Dat blijkt uit een onderzoek dat adviesbureau BDO donderdagmiddag aan staatssecretaris Van Gennip (Economische Zaken) aanbood. Het onderzoek is verricht door het Centrum voor Innovatie en Maatschappelijk Verantwoord Ondernemen in samenwerking met de Vrije Universiteit van Amsterdam.
Volgens de onderzoekers is voorbereiding op noodsituaties vooral voor familiebedrijven van belang, omdat het plotseling wegvallen van de directeur-eigenaar hier een grotere impact heeft dan bij andersoortige ondernemingen.
De helft van de ondernemers van familiebedrijven die aangeven wel te anticiperen, doet dat in de praktijk onvoldoende, constateert BDO. Ondernemers die al eens een noodsituatie hebben meegemaakt, blijken lering te trekken uit die ervaring. Verantwoordelijkheid voor het personeel wordt door de meeste ondernemers als belangrijkste reden voor anticipatie gezien.
Opvallend is dat ruim 40 procent van de eigenaren geen rekening houdt met de mogelijkheid van een echtscheiding, terwijl in Nederland een op de drie huwelijken hierop uitloopt.

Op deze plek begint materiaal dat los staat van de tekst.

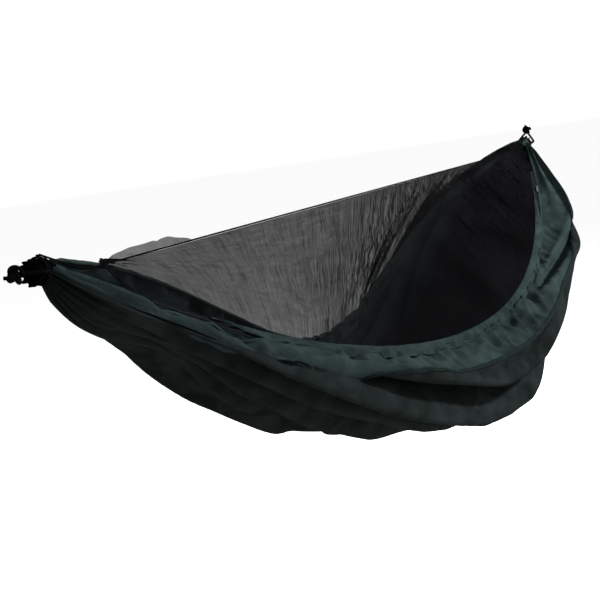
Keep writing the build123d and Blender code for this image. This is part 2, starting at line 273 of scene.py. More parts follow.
def felled_seam(name, dark, light):
    """A folded seam with two rows of thread; its UV runs along and across it, in metres."""
    s = Shader(name, roughness=0.7, specular=0.0)
    uv = s.coordinates(uv=True)
    ahead, across = STITCH_WAVES
    stitches = s.times(s.wave(uv, ahead, "X"), s.wave(uv, across, "Y"))
    thread = s.maths("GREATER_THAN", stitches, STITCH_LEVEL)
    pucker = s.noise(uv, 260, 3)
    tone = s.plus(s.times(thread, 0.6), s.times(pucker, 0.3))
    s.colour(s.ramp(tone, (0.1, dark), (0.8, light)))
    s.bump((pucker, 0.7, 0.0010), (stitches, 0.6, 0.0004))
    return s.material


def braid(name, dark, light):
    """Braided cord: crossed strands over a soft core."""
    s = Shader(name, roughness=0.7, specular=0.0)
    space = s.coordinates()
    strands = s.times(s.wave(space, 150, "DIAGONAL", 2.0), s.wave(space, 180, "X", 3.0))
    fuzz = s.noise(space, 900, 4)
    tone = s.plus(strands, s.times(fuzz, 0.3))
    s.colour(s.ramp(tone, (0.1, dark), (0.9, light)))
    s.bump((strands, 0.8, 0.0006), (fuzz, 0.3, 0.0002))
    return s.material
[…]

Nadenken over potentiële gevaren is voor familiebedrijven absoluut aan te raden. In de afgelopen tien jaar werd een op de drie ondernemers geconfronteerd met een noodsituatie, waarbij het in de meeste gevallen ging om het overlijden of het arbeidsongeschikt raken van de directeur. In ruim eenderde van deze gevallen kwam de continuïteit van de onderneming in gevaar.
Het adviesbureau verwacht op basis van deze gegevens dat de komende tien jaar 61.000 Nederlandse familiebedrijven worden geconfronteerd met een noodsituatie, die in 22.000 gevallen bedreigend zal zijn voor de voortgang van de onderneming.
BDO pleit voor meer bewustwording bij eigenaren van familiebedrijven van de consequenties van noodsituaties. Met name de overheid, adviesbureaus, het notariaat, juristen en brancheorganisaties zouden hieraan moeten bijdragen.